**Stated problem**: Give back the exact lines spanning from the line with "obj.matrix_world = world" to the line with "cad_parts[node].hide_render = cad_parts[node].hide_viewport", with both of those lines included and no others.

**Given data**:
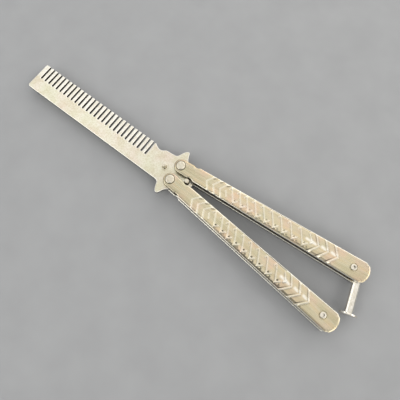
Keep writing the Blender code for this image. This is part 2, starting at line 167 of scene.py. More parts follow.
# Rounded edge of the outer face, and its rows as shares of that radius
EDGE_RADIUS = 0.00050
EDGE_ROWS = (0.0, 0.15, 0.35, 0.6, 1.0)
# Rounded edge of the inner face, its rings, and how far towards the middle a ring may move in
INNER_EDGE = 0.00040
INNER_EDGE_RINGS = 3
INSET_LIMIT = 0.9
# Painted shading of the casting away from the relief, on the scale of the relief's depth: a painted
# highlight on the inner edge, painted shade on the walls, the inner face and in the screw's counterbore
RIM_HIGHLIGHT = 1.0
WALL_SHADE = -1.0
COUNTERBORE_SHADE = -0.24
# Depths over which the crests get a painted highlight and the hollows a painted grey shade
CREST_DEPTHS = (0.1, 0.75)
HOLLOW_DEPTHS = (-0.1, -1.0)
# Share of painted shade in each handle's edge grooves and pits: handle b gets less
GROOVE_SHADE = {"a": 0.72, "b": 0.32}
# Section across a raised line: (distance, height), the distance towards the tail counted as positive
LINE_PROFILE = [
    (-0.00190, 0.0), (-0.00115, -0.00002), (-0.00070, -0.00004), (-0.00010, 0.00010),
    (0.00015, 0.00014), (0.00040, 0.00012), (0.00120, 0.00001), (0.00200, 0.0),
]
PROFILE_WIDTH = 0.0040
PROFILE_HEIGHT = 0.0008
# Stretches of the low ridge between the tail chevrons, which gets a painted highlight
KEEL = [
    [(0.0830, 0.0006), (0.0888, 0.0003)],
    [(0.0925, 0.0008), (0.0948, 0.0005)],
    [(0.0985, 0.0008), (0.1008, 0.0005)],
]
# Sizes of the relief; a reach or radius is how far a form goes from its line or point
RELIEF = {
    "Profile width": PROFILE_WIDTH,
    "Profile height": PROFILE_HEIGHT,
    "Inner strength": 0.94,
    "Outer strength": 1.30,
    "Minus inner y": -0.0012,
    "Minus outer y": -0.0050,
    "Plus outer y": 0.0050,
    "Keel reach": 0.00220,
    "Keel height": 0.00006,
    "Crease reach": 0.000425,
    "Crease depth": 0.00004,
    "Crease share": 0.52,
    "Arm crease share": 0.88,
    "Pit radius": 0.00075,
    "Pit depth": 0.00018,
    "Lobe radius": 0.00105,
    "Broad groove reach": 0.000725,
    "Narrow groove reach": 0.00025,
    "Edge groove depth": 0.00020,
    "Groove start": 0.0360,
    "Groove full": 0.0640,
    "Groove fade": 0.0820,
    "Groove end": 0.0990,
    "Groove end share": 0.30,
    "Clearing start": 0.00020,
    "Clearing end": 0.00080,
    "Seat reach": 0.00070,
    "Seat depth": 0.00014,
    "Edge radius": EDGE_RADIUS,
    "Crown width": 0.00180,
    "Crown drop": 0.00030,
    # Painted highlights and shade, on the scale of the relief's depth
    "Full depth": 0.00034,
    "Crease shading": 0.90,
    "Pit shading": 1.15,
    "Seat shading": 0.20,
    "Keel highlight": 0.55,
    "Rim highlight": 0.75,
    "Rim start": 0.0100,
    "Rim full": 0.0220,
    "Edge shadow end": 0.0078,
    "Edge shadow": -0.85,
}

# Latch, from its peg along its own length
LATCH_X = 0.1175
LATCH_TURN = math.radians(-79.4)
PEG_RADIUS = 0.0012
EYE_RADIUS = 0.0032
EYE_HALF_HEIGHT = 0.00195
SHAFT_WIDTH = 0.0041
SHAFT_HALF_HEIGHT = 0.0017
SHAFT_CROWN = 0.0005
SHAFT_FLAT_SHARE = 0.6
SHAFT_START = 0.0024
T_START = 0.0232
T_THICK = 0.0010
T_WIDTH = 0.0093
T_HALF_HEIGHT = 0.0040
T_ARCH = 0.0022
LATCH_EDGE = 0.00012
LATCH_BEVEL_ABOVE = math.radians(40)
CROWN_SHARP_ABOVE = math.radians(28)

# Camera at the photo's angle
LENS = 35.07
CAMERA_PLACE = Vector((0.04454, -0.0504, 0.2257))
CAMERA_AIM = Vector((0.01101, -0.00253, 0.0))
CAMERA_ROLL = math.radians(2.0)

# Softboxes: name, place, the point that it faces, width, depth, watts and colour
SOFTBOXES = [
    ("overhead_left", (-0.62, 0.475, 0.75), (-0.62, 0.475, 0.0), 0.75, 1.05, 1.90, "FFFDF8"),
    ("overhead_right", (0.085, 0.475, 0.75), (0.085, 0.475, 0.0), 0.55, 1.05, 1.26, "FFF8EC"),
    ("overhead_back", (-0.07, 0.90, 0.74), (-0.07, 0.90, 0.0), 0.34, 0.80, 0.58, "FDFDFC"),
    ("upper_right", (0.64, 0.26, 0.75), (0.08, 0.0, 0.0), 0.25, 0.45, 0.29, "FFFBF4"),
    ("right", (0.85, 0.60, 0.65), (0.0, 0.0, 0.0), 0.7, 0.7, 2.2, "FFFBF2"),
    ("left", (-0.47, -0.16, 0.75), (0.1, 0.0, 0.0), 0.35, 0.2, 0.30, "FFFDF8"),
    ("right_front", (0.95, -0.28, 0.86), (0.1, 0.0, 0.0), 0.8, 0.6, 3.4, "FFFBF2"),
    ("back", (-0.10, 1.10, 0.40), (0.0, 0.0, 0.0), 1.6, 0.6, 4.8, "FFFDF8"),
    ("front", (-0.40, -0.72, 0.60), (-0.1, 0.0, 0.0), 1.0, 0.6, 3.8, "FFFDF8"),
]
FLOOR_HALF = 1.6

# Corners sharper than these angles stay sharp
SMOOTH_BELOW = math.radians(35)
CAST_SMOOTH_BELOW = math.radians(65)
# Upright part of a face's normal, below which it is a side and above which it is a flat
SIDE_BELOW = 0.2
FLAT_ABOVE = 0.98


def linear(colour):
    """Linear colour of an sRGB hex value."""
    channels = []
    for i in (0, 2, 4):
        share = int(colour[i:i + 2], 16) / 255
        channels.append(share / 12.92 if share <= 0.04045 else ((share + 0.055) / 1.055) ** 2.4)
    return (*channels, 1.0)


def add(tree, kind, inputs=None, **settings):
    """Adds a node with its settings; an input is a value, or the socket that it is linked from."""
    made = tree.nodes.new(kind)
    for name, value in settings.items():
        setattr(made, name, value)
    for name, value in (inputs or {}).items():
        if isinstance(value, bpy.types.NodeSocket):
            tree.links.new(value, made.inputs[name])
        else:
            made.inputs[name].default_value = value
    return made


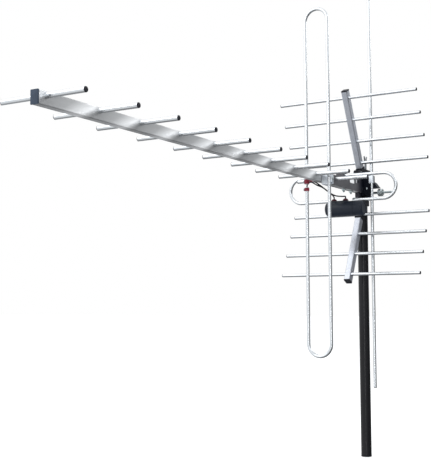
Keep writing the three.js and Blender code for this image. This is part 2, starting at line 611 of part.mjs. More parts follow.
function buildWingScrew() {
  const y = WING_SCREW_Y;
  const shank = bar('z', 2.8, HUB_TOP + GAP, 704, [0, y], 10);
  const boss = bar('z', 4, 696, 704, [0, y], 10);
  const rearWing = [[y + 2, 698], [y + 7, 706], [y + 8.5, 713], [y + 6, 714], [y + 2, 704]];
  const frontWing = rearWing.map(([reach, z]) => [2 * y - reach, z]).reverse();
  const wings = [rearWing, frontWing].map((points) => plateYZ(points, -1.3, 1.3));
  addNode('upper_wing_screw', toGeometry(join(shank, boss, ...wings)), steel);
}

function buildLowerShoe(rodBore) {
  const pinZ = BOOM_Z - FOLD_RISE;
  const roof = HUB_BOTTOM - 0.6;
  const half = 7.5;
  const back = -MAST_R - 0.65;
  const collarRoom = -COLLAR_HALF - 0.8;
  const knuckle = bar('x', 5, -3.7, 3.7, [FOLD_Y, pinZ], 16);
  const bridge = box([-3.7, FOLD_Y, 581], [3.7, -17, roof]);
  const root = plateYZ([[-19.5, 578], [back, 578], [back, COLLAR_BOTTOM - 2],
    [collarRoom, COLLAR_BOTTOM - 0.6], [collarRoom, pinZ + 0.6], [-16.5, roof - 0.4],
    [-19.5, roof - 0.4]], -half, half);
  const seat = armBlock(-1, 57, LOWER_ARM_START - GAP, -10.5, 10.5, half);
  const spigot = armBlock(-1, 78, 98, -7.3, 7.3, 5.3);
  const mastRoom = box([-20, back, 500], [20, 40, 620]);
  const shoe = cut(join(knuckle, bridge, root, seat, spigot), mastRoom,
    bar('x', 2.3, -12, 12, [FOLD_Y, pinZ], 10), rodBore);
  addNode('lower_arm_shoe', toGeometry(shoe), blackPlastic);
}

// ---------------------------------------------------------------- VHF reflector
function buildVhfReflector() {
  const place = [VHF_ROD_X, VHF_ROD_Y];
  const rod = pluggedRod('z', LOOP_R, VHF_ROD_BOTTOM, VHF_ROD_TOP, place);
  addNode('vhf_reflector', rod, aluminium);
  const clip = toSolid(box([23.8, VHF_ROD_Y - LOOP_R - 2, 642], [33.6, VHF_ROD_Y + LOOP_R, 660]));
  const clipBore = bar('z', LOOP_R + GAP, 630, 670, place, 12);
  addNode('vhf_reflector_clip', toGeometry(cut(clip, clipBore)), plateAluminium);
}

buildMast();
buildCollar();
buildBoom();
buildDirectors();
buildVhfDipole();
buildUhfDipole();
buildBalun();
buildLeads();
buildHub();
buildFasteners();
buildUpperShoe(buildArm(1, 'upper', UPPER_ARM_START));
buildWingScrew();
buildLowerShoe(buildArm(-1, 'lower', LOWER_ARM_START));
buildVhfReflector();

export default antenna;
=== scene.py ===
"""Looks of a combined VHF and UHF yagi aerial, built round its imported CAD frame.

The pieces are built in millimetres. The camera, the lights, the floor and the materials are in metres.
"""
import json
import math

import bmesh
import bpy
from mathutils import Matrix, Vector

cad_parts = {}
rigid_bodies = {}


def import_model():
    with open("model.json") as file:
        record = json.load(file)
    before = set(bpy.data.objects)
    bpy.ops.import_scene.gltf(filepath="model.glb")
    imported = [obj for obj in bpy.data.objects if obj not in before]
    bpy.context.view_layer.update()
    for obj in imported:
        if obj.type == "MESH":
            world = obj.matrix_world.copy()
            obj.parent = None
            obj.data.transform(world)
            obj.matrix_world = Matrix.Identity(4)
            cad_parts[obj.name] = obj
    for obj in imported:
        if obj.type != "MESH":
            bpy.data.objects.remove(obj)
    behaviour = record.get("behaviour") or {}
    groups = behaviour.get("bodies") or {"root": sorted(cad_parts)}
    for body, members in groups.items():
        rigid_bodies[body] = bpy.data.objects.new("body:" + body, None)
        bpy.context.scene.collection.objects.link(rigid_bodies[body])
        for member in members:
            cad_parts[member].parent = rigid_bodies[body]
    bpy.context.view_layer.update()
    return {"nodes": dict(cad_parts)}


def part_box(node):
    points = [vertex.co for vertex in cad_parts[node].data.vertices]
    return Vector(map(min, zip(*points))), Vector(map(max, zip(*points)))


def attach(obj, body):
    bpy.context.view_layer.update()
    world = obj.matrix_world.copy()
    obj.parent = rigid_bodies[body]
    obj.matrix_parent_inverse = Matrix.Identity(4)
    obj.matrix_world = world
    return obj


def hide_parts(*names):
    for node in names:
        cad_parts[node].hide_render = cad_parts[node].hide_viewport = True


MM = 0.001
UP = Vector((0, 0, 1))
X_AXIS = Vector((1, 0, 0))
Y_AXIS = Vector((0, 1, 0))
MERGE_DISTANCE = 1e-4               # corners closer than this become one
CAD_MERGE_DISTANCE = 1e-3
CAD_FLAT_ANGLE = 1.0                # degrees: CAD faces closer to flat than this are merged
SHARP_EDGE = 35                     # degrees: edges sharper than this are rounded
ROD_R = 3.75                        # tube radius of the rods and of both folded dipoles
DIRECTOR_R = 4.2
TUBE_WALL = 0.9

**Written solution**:
    obj.matrix_world = world
    return obj


def hide_parts(*names):
    for node in names:
        cad_parts[node].hide_render = cad_parts[node].hide_viewport = True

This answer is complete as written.